Naomi Breslau (April 9, 1932 – October 13, 2018) was an American sociologist, psychiatric epidemiologist, and professor at Michigan State University. Much of Breslau's work focused on the psychological impact of trauma.

==Early life==
Born in Afula in the British Mandate of Palestine, Breslau was the daughter of Ukrainian immigrants Shlomo Zeidel and Shoshana Fleischman Zeidel. She later moved to Hadera with her parents, brother and sister. Breslau graduated from law school at the Hebrew University of Jerusalem in 1954. Two years later, she came to New York University with the intention of studying the administration of justice, but she became more interested in sociology, earning a master's degree in 1963. She completed a Ph.D. at Case Western Reserve University in 1972.

==Career==
Beginning in 1987, Breslau held a research director position in the Henry Ford Health System in Detroit. In 2003, she became a Michigan State University professor.
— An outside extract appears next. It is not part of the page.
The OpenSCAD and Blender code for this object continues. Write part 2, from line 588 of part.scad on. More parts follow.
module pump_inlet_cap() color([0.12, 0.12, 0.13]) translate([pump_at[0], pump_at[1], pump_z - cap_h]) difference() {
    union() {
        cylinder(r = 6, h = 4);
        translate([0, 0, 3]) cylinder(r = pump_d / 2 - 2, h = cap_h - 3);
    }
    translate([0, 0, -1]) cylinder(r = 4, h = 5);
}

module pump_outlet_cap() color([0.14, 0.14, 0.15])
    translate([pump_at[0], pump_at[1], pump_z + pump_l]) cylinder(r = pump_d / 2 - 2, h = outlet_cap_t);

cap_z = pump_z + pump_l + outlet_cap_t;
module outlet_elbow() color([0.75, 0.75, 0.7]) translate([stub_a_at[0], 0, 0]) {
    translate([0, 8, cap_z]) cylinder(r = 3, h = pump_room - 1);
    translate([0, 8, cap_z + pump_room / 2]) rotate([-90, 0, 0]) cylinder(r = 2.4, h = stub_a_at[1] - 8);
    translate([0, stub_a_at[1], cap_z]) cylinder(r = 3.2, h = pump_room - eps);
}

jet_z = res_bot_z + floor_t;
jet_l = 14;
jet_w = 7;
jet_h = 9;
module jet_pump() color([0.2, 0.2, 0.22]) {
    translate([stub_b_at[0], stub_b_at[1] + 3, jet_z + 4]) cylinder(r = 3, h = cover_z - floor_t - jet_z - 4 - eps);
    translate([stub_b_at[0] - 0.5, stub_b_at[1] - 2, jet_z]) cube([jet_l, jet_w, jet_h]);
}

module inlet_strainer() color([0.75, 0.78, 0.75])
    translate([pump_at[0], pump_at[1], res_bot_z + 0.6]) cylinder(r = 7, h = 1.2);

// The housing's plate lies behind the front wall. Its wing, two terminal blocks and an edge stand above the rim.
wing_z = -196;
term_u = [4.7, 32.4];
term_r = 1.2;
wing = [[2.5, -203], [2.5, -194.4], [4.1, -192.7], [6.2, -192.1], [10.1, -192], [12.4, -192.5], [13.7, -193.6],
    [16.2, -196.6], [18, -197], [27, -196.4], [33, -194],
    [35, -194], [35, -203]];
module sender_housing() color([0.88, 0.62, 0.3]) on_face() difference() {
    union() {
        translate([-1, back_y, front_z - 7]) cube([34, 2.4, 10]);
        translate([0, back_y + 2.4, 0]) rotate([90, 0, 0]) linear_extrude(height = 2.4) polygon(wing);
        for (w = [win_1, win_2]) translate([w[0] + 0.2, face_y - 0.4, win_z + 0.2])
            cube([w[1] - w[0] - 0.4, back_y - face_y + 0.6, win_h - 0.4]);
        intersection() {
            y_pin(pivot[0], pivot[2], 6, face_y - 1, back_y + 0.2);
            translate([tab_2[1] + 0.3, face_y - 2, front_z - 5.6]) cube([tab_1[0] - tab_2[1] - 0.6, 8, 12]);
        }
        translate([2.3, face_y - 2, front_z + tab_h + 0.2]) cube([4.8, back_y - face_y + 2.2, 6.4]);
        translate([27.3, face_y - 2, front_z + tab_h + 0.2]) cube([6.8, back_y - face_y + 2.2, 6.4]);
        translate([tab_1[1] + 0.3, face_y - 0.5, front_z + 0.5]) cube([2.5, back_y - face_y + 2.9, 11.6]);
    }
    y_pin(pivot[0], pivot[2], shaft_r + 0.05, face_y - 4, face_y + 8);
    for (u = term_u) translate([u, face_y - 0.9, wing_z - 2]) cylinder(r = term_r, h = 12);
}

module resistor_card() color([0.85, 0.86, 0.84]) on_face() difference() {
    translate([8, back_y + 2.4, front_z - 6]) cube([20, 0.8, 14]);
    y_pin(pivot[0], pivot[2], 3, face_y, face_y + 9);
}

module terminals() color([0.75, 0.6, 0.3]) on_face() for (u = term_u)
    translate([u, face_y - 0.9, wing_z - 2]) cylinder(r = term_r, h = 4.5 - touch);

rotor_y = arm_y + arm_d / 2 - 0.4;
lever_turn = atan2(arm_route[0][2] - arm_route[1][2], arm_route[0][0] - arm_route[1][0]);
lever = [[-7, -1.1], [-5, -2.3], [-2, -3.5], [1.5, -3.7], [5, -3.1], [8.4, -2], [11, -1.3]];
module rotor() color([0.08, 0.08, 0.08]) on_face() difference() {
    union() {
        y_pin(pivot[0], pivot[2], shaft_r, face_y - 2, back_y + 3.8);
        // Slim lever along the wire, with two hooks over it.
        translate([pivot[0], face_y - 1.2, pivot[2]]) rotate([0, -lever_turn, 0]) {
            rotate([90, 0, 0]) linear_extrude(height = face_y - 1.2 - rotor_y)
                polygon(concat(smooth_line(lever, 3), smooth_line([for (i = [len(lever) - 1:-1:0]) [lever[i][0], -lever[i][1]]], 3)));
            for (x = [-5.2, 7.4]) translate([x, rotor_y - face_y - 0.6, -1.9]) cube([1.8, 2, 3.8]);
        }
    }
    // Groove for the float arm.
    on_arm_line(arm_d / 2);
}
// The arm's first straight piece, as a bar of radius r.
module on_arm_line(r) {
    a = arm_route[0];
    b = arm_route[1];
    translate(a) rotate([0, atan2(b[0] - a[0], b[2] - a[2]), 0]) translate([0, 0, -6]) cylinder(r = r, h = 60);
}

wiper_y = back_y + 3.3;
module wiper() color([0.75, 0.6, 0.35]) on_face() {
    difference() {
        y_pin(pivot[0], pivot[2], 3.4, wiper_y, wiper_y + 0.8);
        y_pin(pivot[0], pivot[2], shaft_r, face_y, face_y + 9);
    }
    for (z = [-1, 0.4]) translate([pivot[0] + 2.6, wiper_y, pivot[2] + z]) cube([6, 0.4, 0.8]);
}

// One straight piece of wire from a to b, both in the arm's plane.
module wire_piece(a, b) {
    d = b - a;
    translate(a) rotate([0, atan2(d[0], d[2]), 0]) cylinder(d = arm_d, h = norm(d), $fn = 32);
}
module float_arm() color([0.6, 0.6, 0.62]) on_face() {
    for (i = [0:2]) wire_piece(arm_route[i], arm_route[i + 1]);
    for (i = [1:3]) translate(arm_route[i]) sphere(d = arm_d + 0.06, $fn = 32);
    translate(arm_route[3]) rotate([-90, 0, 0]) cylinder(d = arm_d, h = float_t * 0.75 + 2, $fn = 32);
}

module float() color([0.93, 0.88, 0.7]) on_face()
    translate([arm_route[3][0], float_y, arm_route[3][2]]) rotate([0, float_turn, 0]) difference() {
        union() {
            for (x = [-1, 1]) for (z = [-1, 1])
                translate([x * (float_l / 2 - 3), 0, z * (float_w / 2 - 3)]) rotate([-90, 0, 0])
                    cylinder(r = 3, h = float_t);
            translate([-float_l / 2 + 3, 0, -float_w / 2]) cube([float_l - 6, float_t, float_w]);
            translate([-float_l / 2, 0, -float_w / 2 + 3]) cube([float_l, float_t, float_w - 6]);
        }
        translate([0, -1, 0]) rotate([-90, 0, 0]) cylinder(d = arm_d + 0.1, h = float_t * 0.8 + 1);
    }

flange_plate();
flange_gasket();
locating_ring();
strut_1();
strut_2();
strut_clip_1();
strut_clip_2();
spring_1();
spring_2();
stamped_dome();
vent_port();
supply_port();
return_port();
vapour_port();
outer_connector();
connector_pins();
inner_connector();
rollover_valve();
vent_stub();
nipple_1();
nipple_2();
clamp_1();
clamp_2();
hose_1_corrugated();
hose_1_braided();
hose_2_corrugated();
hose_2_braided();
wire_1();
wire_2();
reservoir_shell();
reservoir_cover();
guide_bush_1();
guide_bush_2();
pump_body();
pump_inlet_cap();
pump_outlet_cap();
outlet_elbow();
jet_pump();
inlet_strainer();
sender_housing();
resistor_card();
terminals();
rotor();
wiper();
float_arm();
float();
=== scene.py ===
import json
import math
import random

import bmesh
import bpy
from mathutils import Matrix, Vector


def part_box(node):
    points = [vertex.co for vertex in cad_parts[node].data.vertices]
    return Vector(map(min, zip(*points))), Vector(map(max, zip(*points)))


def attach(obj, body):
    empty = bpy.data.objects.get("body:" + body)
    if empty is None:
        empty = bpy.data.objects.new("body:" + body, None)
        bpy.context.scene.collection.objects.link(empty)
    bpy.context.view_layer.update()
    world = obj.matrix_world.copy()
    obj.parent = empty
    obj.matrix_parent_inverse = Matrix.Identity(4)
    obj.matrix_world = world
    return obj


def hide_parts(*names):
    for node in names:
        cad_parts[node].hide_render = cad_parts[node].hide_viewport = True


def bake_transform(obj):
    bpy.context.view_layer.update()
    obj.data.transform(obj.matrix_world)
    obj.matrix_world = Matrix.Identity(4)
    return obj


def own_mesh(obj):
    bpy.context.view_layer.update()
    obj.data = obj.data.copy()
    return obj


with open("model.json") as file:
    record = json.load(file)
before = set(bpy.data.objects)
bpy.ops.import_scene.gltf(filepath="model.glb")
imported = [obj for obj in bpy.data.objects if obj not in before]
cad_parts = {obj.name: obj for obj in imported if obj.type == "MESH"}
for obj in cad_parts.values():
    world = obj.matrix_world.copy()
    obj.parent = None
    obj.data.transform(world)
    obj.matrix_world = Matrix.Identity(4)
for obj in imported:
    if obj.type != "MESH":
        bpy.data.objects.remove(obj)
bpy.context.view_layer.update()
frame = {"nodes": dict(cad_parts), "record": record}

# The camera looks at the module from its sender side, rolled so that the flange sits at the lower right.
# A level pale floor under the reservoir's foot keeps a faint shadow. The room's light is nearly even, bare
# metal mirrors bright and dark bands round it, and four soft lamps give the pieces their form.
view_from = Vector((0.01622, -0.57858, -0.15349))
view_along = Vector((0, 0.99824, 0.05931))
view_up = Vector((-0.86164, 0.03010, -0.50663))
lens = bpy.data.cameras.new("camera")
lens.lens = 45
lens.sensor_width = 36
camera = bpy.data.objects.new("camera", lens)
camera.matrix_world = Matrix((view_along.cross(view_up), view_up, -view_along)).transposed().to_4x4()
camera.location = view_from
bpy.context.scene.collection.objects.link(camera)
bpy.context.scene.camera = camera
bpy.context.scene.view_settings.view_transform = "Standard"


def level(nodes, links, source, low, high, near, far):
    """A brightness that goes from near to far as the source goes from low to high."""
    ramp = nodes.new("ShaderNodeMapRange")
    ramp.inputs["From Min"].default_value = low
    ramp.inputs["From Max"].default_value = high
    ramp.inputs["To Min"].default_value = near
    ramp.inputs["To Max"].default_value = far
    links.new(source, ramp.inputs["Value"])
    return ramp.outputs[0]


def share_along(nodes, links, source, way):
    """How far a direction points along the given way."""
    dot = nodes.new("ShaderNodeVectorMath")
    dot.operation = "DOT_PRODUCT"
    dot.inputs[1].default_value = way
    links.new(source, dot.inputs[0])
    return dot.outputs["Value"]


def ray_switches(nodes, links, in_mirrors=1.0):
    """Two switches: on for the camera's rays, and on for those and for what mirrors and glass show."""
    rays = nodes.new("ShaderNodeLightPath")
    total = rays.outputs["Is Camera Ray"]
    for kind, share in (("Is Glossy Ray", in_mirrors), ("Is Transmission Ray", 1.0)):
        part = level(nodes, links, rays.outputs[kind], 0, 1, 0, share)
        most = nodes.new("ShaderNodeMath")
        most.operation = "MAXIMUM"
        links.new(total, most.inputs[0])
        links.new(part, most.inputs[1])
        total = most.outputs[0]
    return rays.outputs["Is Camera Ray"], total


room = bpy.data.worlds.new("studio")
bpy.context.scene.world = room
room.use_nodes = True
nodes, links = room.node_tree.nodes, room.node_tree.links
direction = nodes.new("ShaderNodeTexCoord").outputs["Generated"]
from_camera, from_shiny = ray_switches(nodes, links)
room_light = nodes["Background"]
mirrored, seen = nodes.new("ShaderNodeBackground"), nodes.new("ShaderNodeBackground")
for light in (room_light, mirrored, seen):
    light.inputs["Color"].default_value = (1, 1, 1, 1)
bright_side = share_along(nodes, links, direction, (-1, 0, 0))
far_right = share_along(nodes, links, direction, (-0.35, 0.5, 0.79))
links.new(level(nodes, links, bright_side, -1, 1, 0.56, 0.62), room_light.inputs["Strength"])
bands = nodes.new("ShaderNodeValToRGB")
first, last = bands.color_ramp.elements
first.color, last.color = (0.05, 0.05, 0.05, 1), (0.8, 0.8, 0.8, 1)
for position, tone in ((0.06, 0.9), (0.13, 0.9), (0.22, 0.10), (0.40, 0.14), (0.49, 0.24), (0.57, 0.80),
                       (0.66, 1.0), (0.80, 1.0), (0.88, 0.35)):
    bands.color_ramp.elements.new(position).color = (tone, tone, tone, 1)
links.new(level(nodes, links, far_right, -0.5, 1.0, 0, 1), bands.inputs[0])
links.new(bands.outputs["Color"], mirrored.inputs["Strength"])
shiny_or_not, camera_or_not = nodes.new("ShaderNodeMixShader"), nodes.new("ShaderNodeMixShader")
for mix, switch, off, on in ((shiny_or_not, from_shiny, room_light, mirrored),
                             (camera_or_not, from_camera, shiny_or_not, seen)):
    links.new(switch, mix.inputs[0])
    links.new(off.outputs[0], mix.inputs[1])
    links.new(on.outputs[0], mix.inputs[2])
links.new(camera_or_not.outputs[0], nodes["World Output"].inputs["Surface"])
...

Breslau studied the psychological effects of traumatic events, and she found that traumatic events involving interpersonal violence were more likely to lead to PTSD than events not involving interpersonal violence. She also discovered that certain personal characteristics – such as male gender, black race, a history of behavior problems in childhood, a family history of psychiatric problems, extraversion, neuroticism and the lack of a college education – correlated with the likelihood of exposure to traumatic situations. She also discovered a correlation between migraines and suicide attempts.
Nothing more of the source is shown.